What I would say is to first determine if you want to purchase a multi-family unit that is occupied or one that is not occupied. There are pros and cons to both. With an occupied building you are already generating income or should be but its hard to make physical improvements tot he building and hard to get people to accept that you will increase the rents. You have to deal with landlord/tenant laws in your area. With an empty building certainly you can make repairs, improvements or modification far more easily but you do not have income until you get the place rented out. 

I would not say its a mistake but what if you have a 62 year old renting a part of your building. In some places they are entitled to a long term lease and a fixed rent amount. Just things you should think about when purchasing and rental unit whether single family or multi-family. There really is allot to think about but I am sure you will find out all you need.
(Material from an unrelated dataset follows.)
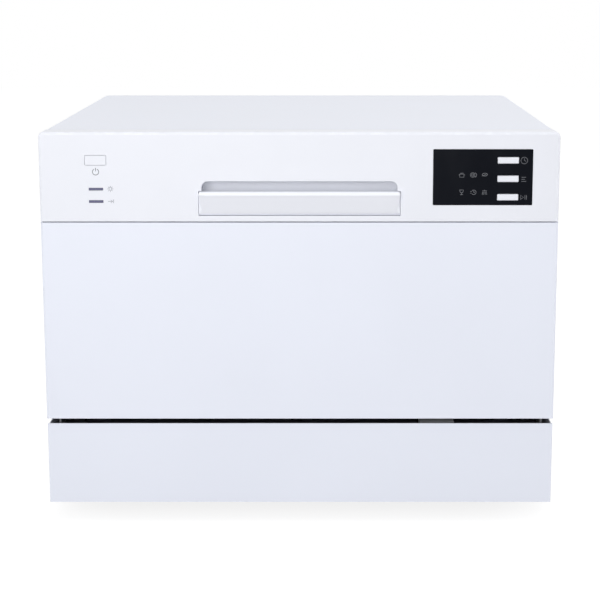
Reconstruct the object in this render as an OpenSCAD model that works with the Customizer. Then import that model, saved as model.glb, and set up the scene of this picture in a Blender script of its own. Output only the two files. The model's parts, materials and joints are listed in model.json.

The more people live in your building the more things will come up for you to deal with. 

My first rental property was a historic 1913 duplex, over and under, 4 square style. Advice from other investors at the time concerning the price and age of the house were not very positive. I inherited one tenant and self performed a rehab upstairs. The house was in a good location near downtown.  I kept it rented for about 10 years and managed it myself. I gave it a little bit of cool factor with a few upgraded fixtures which got me top rents in the neighborhood. I had a mortgage and the duplex cash flowed only about $400/month. 

Mistakes: nothing major. Maybe I could have used a contractor for the rehab and gotten it fully occupied sooner. I could have also used a management company.  

Done right: Because this was my first property, I think self managing was a good learning experience. My tenants knew I cared about the property because they saw my face and heard from me often. Tenant screening and paying close attention to credit scores and ability to pay.

Fast forward to putting it on the market last year. I gave it a fresh paint job and it sold (occupied) right away. With a little appreciation and mortgage pay-down on the duplex, I was able to buy a 5 unit building (1031 exchange) and rehab with no mortgage. This is why I love real estate investing: turning $400 per month (with a mortgage) into $2,000 per month (free and clear) and getting a management company working for me.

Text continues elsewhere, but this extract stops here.